Loan applications still soft, declining by 5% YoY and 9% MoM which we reckon was frontloaded during the prior months. We saw mortgage applications declining by 1% YoY but saw greater interest in other personal consumption categories (i.e. hire purchase, personal use, credit cards). We note that Sep 2024's higher approval rating of business accounts at 65.2% (Aug 2024: 60.0%, Sep 2023: 60.1%) is pegged by a healthier operating climate with demand-side risks subsiding. However, the opposite is seen for household loan approvals at 42.6% (Aug 2024: 45.2%, Sep 2023: 45.4%) largely arising from lower property approval rates strained by banks tightening credit screening as a means to lower their exposure to riskier but lower margin mortgage accounts. (refer to Tables 4−5 for breakdown of system loan applications and approvals).

GIL continues to dilute. Industry GIL saw further improvement to 1.54% (Aug 2024: 1.58%, Sep 2023: 1.72%) and is close to forming a 4-year low for the industry. Though writebacks have been progressive, we opine that banks will continue to balance their risk mitigation strategies with industry LLC inching slightly up to 90.8% (Aug 2024: 90.5%, Sep 2023: 91.6%). There has yet to be any meaningful stress signals emerging from the removal of diesel subsidies for businesses since its implementation on 10 June 2024 (refer to Tables 6−7 for breakdown of system impaired loans).

Lukewarm deposits reading. Sep 2024 deposits grew by 3.3% YoY with a 0.8% MoM increase, likely spurred by a return to retail CASA. Overall industry CASA mix level came at 28.6% (Aug 2024: 28.5%, Sep 2023: 28.1%) with LDR able to ease slightly to 87.7% (Aug 2024: 88.0%, Sep 2023: 85.7%). All said, its overall performance is far below our expected 5.0%-6.0% as banks continue to sit on highly ample liquidity with industry LCR reporting at 148.0% (Aug 2024: 145.4%, Sep 2023: 151.1%).

This prompts us to revise towards a more modest target of 3.5%-4.0% to end CY24, with year-end fixed deposit seasonality still expected.

Reflecting on 3QCY24 statistics, we believe our current expectations for the banking stocks within our coverage are sufficiently reflected, with domestic loans growth YoY dominated by large cap banks (1HFY24: MAYBANK +7.9%, CIMB +5.6%, PBBANK +6.0%) and will continue to do so in the upcoming 3QFY24 reporting season. In line with the higher base effect seen, 9M-YTD growth should also taper down in addition to the banks advocating profitability as opposed to market share gain. Picky loan approvals and suppressed deposits growth (to contain funding costs) are well seen in this reporting. That said, depreciating USD rates may also underpin liability management strategies for the banks, making the balancing of deposit rates more urgent.

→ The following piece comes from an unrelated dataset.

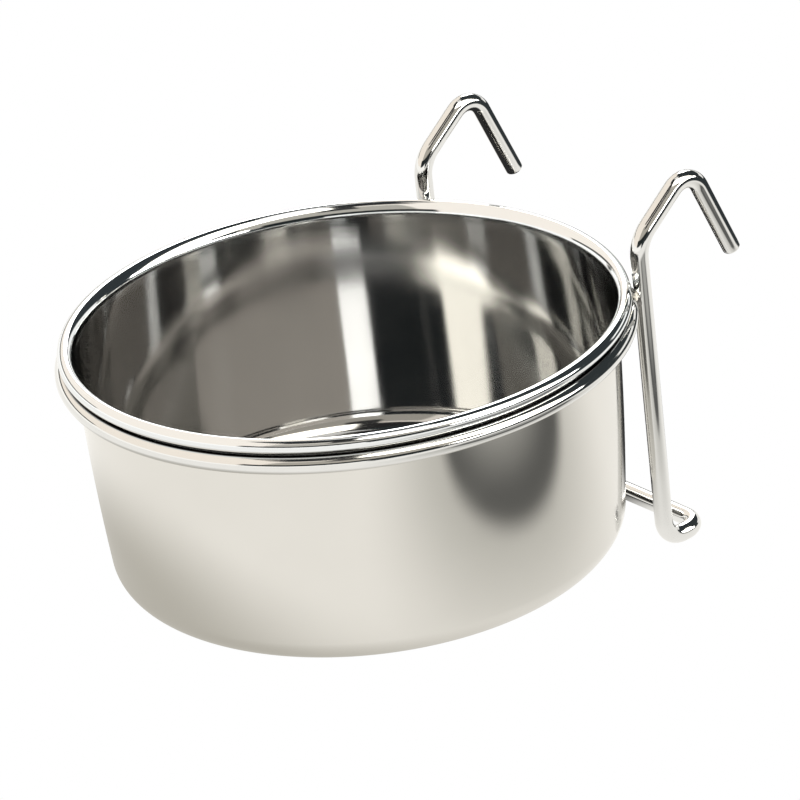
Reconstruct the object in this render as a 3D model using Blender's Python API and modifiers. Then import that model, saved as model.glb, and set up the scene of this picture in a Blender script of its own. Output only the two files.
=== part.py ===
"""A stainless feeding cup and the bent-wire holder that hooks it onto a cage.

The cup is one pressed sheet with a tapered wall and a rolled rim. Its rim rests on a round-wire ring. A
second wire, bent into two hooks, two uprights and a crossbar, is welded to the back of the ring. The cup
lifts straight up out of the ring.

Units are metres, +Z is up and +Y points at the cage. The origin is the middle of the cup's underside.
"""

import math

import bmesh
import bpy
from mathutils import Vector

COLLECTION_NAME = "feeding_cup"

# The cup: one drawn sheet, with a wall that leans outwards and a rim rolled outwards into a bead.
RIM_DIAMETER = 0.1232
CUP_HEIGHT = 0.0549
BEAD_RADIUS = 0.0016
SHEET = 0.0006
WALL_OUTER_RADIUS_AT_BEAD = 0.0584
WALL_TAPER = math.radians(2.8)
CORNER_OUTER_RADIUS = 0.0060
FLARE_RADIUS = 0.0035
CURL_END_ANGLE = math.radians(-150)

# The holder: 4 mm wire.
WIRE_RADIUS = 0.0020
RING_RADIUS = 0.0606
RUNNING_GAP = 0.0003
UPRIGHT_HALF_SPACING = 0.0362
UPRIGHT_REACH = 0.0641

# The hooks, measured from the upright's own line and from the height of the rim's bead.
HOOK_BEND_ABOVE_BEAD = 0.0089
HOOK_PEAK_OUT = 0.0158
HOOK_PEAK_ABOVE_BEAD = 0.0214
HOOK_TIP_OUT = 0.0262
HOOK_TIP_BELOW_BEAD = 0.0020
HOOK_LOWER_BEND_RADIUS = 0.0080
HOOK_PEAK_BEND_RADIUS = 0.0050

# The feet and the crossbar, below the cup's underside.
FOOT_OUT = 0.0106
FOOT_BELOW_CUP = 0.0094
FOOT_BEND_RADIUS = 0.0048

# The welds between the ring and the uprights.
WELD_CLEARANCE = 0.0002
WELD_HALF_RADIAL = 0.0020
WELD_HALF_WIDTH = 0.0034
WELD_HALF_HEIGHT = 0.0029
WELD_DROP = 0.0005

# How finely round shapes are cut.
CUP_STEPS = 64
RING_STEPS = 96
WIRE_SIDES = 12
BEND_STEP = math.radians(15)

# Worked out from the sizes above.
BEAD_CENTRE_RADIUS = RIM_DIAMETER / 2 - BEAD_RADIUS
BEAD_Z = CUP_HEIGHT - BEAD_RADIUS
RING_OFFSET = BEAD_CENTRE_RADIUS - RING_RADIUS
RING_Z = BEAD_Z - math.sqrt((BEAD_RADIUS + WIRE_RADIUS + RUNNING_GAP) ** 2 - RING_OFFSET**2)
UPRIGHT_Y = math.sqrt(UPRIGHT_REACH**2 - UPRIGHT_HALF_SPACING**2)
FOOT_Z = -FOOT_BELOW_CUP
SIDES = {"left": -1, "right": 1}

METALLIC = 1.0
FINISHES = {
    "satin_sheet": {"colour": (0.74, 0.74, 0.72, 1.0), "roughness": 0.24},
    "bright_wire": {"colour": (0.80, 0.80, 0.79, 1.0), "roughness": 0.10},
    "weld_metal": {"colour": (0.52, 0.51, 0.49, 1.0), "roughness": 0.35},
}


def clear_scene():
    for thing in list(bpy.data.objects):
        bpy.data.objects.remove(thing)


def new_collection(name, hidden):
    collection = bpy.data.collections.new(name)
    bpy.context.scene.collection.children.link(collection)
    collection.hide_render = hidden
    return collection


def steel(node, finish):
    """A Principled material of its own for one piece of steel."""
    look = FINISHES[finish]
    material = bpy.data.materials.new(node + "_" + finish)
    material.use_nodes = True
    shader = material.node_tree.nodes["Principled BSDF"]
    shader.inputs["Base Color"].default_value = look["colour"]
    shader.inputs["Roughness"].default_value = look["roughness"]
    shader.inputs["Metallic"].default_value = METALLIC
    return material


def place(thing, collection):
    """Moves an object into one collection only."""
    for owner in list(thing.users_collection):
        owner.objects.unlink(thing)
    collection.objects.link(thing)


def arc(centre, radius, start, end, step):
    """Points of an arc in the plane, both ends included."""
    count = max(1, math.ceil(abs(end - start) / step))
    angles = [start + (end - start) * i / count for i in range(count + 1)]
    return [(centre[0] + radius * math.cos(a), centre[1] + radius * math.sin(a)) for a in angles]


# The cup


def cup_profile():
    """(radius, height) points of the sheet's inner face, from the floor's middle to the end of the curl.

    The wall leans outwards. The flare and the curl above it bend the same way, and they meet where the
    flare's circle, which holds the bead's circle, touches it.
    """
    outward = Vector((math.cos(WALL_TAPER), -math.sin(WALL_TAPER)))
    upward = Vector((math.sin(WALL_TAPER), math.cos(WALL_TAPER)))
    wall_top = Vector((WALL_OUTER_RADIUS_AT_BEAD, BEAD_Z)) - outward * SHEET

    corner = CORNER_OUTER_RADIUS - SHEET
    corner_z = SHEET + corner
    lean = (wall_top.y - corner_z) * math.sin(WALL_TAPER)
    corner_centre = (wall_top.x - (corner + lean) / math.cos(WALL_TAPER), corner_z)

    bead_centre = Vector((BEAD_CENTRE_RADIUS, BEAD_Z))
    bead_out = (bead_centre - wall_top).dot(outward)
    bead_up = (bead_centre - wall_top).dot(upward)
    flare_down = math.sqrt((FLARE_RADIUS - BEAD_RADIUS) ** 2 - (FLARE_RADIUS - bead_out) ** 2)
    flare_centre = wall_top + outward * FLARE_RADIUS + upward * (bead_up - flare_down)
    to_bead = bead_centre - flare_centre
    meeting = math.atan2(to_bead.y, to_bead.x)

    points = [(0.0, SHEET)]
    points += arc(corner_centre, corner, -math.pi / 2, -WALL_TAPER, BEND_STEP)
    points += arc(flare_centre, FLARE_RADIUS, math.pi - WALL_TAPER, meeting, BEND_STEP)
    curl_step = BEND_STEP * 1.5
    points += arc(bead_centre, BEAD_RADIUS, meeting, CURL_END_ANGLE, curl_step)[1:]
    return points


def make_cup(parts):
    """The profile, turned about the axis and given the sheet's thickness below and outside it."""
    mesh = bpy.data.meshes.new("cup")
    profile = bmesh.new()
    verts = [profile.verts.new((radius, 0.0, height)) for radius, height in reversed(cup_profile())]
    for first, second in zip(verts, verts[1:]):
        profile.edges.new((first, second))
    profile.to_mesh(mesh)
    profile.free()

    cup = bpy.data.objects.new("cup", mesh)
    parts.objects.link(cup)
    turn = cup.modifiers.new("turn", "SCREW")
    turn.steps = CUP_STEPS
    turn.render_steps = CUP_STEPS
    turn.use_merge_vertices = True
    turn.merge_threshold = 0.00005
    turn.use_normal_flip = True
    turn.use_smooth_shade = True
    sheet = cup.modifiers.new("sheet", "SOLIDIFY")
    sheet.thickness = SHEET
    sheet.offset = -1.0
    sheet.use_even_offset = True
    cup.data.materials.append(steel("cup", "satin_sheet"))
    return cup


# The wires


def rounded_path(corners, radii, step):
    """A path through corner points, each inner corner replaced by an arc of its own radius."""
    path = [Vector(corners[0])]
    for before, corner, after, radius in zip(corners, corners[1:], corners[2:], radii):
        corner = Vector(corner)
        inward = (Vector(before) - corner).normalized()
        onward = (Vector(after) - corner).normalized()
        half_angle = inward.angle(onward) / 2
        towards_centre = (inward + onward).normalized()
        centre = corner + towards_centre * (radius / math.sin(half_angle))
        start = corner + inward * (radius / math.tan(half_angle)) - centre
        turn = math.pi - 2 * half_angle
        normal = start.cross(-inward).normalized()
        sideways = normal.cross(start)
        count = max(1, math.ceil(turn / step))
        for i in range(count + 1):
            angle = turn * i / count
            path.append(centre + start * math.cos(angle) + sideways * math.sin(angle))
    path.append(Vector(corners[-1]))
    return path


def hanger_corners():
    """The hanger wire's corner points, from the left hook's tip to the right hook's tip."""
    half_hook = [
        (UPRIGHT_Y + HOOK_TIP_OUT, BEAD_Z - HOOK_TIP_BELOW_BEAD),
        (UPRIGHT_Y + HOOK_PEAK_OUT, BEAD_Z + HOOK_PEAK_ABOVE_BEAD),
        (UPRIGHT_Y, BEAD_Z + HOOK_BEND_ABOVE_BEAD),
        (UPRIGHT_Y, FOOT_Z),
        (UPRIGHT_Y + FOOT_OUT, FOOT_Z),
    ]
    left = [(-UPRIGHT_HALF_SPACING, y, z) for y, z in half_hook]
    right = [(UPRIGHT_HALF_SPACING, y, z) for y, z in reversed(half_hook)]
    return left + right


def make_hanger_wire(parts):
    """One bent wire: hook, upright, foot, crossbar, and the same again the other way."""
    half_radii = [HOOK_PEAK_BEND_RADIUS, HOOK_LOWER_BEND_RADIUS, FOOT_BEND_RADIUS, FOOT_BEND_RADIUS]
    radii = half_radii + half_radii[::-1]
    path = rounded_path(hanger_corners(), radii, BEND_STEP)

    curve = bpy.data.curves.new("hanger_wire", "CURVE")
    curve.dimensions = "3D"
    curve.bevel_depth = WIRE_RADIUS
    curve.bevel_resolution = (WIRE_SIDES - 4) // 2
    curve.use_fill_caps = True
    spline = curve.splines.new("POLY")
    spline.points.add(len(path) - 1)
    for point, place_on_path in zip(spline.points, path):
        point.co = (*place_on_path, 1.0)
        # A turn of half a facet puts a flat side, not an edge, at the front and back of the wire.
        point.tilt = math.pi / WIRE_SIDES
    wire = bpy.data.objects.new("hanger_wire", curve)
    parts.objects.link(wire)
    wire.data.materials.append(steel("hanger_wire", "bright_wire"))
    return wire


def make_torus(name, tube_radius, collection):
    bpy.ops.mesh.primitive_torus_add(
        location=(0.0, 0.0, RING_Z),
        major_segments=RING_STEPS,
        minor_segments=WIRE_SIDES,
        major_radius=RING_RADIUS,
        minor_radius=tube_radius,
    )
    torus = bpy.context.active_object
    torus.name = name
    torus.data.shade_smooth()
    place(torus, collection)
    return torus


def make_upright_cutter(side, clearance, cutters):
    """A rod along an upright, as wide as its wire and the clearance around it."""
    height = 4 * WELD_HALF_HEIGHT
    bpy.ops.mesh.primitive_cylinder_add(
        vertices=24,
        radius=WIRE_RADIUS + clearance,
        depth=height,
        location=(SIDES[side] * UPRIGHT_HALF_SPACING, UPRIGHT_Y, RING_Z),
    )
    cutter = bpy.context.active_object
    cutter.name = "upright_cutter_" + side
    as_cutter(cutter, cutters)
    return cutter


def as_cutter(thing, cutters):
    thing.hide_render = True
    thing.display_type = "WIRE"
    place(thing, cutters)


def cut(thing, cutter):
    boolean = thing.modifiers.new("cut_" + cutter.name, "BOOLEAN")
    boolean.operation = "DIFFERENCE"
    boolean.solver = "EXACT"
    boolean.object = cutter


def make_ring(parts, upright_cutters):
    """The ring, pressed in slightly where each upright is welded to it."""
    ring = make_torus("holder_ring", WIRE_RADIUS, parts)
    for cutter in upright_cutters.values():
        cut(ring, cutter)
    ring.data.materials.append(steel("holder_ring", "bright_wire"))
    return ring


def make_weld(side, parts, ring_cutter, upright_cutter):
    """A nugget where an upright crosses the ring, hollowed by both wires."""
    outward = Vector((SIDES[side] * UPRIGHT_HALF_SPACING, UPRIGHT_Y, 0.0)).normalized()
    crossing = (RING_RADIUS + UPRIGHT_REACH) / 2
    nugget = bmesh.new()
    bmesh.ops.create_uvsphere(nugget, u_segments=24, v_segments=16, radius=1.0)
    bmesh.ops.scale(nugget, vec=(WELD_HALF_RADIAL, WELD_HALF_WIDTH, WELD_HALF_HEIGHT), verts=nugget.verts)
    name = "ring_weld_" + side
    mesh = bpy.data.meshes.new(name)
    nugget.to_mesh(mesh)
    nugget.free()
    mesh.shade_smooth()

    weld = bpy.data.objects.new(name, mesh)
    weld.location = outward * crossing + Vector((0.0, 0.0, RING_Z - WELD_DROP))
    weld.rotation_euler.z = math.atan2(outward.y, outward.x)
    parts.objects.link(weld)
    cut(weld, ring_cutter)
    cut(weld, upright_cutter)
    weld.data.materials.append(steel(name, "weld_metal"))
    return weld


def add_empty(name, collection):
    empty = bpy.data.objects.new(name, None)
    collection.objects.link(empty)
    return empty


def main():
    clear_scene()
    parts = new_collection(COLLECTION_NAME, hidden=False)
    cutters = new_collection(COLLECTION_NAME + "_cutters", hidden=True)

    holder = add_empty("holder", parts)
    cup_axis = add_empty("cup_lift_axis", parts)
    cup_axis.parent = holder

    cup = make_cup(parts)
    cup.parent = cup_axis

    upright_cutters = {side: make_upright_cutter(side, WELD_CLEARANCE, cutters) for side in SIDES}
    ring_cutter = make_torus("ring_cutter", WIRE_RADIUS + WELD_CLEARANCE, cutters)
    as_cutter(ring_cutter, cutters)

    holder_pieces = [make_ring(parts, upright_cutters), make_hanger_wire(parts)]
    for side, upright_cutter in upright_cutters.items():
        holder_pieces.append(make_weld(side, parts, ring_cutter, upright_cutter))
    for piece in holder_pieces:
        piece.parent = holder


main()
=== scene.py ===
"""The looks of the hook-on feeding cup: fine meshes, stainless steel and a white studio.

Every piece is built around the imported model, in metres, and rides on its body. Overall sizes and places
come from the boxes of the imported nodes, and the named values below give the rest. The studio is described
as the camera sees it: right, away and up.
"""

import math

import bmesh
import bpy
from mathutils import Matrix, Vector, noise


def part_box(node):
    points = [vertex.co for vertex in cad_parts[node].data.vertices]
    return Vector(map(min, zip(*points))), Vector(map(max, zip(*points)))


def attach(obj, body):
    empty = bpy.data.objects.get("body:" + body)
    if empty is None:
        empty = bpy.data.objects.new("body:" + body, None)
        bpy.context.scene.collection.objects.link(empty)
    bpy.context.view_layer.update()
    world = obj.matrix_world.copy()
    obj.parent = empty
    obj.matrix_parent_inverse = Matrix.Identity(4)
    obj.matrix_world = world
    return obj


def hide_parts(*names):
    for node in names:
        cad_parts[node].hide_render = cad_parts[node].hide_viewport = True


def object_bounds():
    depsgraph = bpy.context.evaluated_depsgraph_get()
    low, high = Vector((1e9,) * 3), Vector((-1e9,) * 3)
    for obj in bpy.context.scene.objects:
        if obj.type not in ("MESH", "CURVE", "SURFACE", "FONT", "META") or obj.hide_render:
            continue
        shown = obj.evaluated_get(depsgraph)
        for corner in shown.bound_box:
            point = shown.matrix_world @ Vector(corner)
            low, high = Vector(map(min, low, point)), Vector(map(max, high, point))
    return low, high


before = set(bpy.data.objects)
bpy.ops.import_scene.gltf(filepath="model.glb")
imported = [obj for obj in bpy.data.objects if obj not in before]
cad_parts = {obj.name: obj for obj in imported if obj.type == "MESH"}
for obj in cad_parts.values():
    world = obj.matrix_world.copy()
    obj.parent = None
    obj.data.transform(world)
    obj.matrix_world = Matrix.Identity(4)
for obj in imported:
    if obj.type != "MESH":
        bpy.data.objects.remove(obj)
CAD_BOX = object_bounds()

MM = 0.001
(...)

Still, there should be some relief in NOII as trading activities, wealth management fees and brokerage income pick up amid strong investment markets.

Maintain OVERWEIGHT on the banking sector. Despite the recent run-up in banking stocks, we believe appreciation for banks will be sustained, led by stable central bank rates amid cuts in regional peers. Our in-house view for OPR stands at 3.00% throughout CY25 at the moment. While there is some reservation to investors in lieu of the outcome of the upcoming US Election, we opine foreign investors will continue to eye Malaysian banks as a proxy to country's re-emerging economic prospects relative to other emerging markets. Our Top Picks for the sector remains: (i) PBBANK and (ii) HLBANK which command stellar asset quality (GIL<1.0%) offering cushion against potential degradation in the industry should economic prospects make an unfavourable turn. Meanwhile, RHBBANK offers leading dividend yields (c.7%) could attract yield seekers in spite of modest loans growth targets (4%-5%).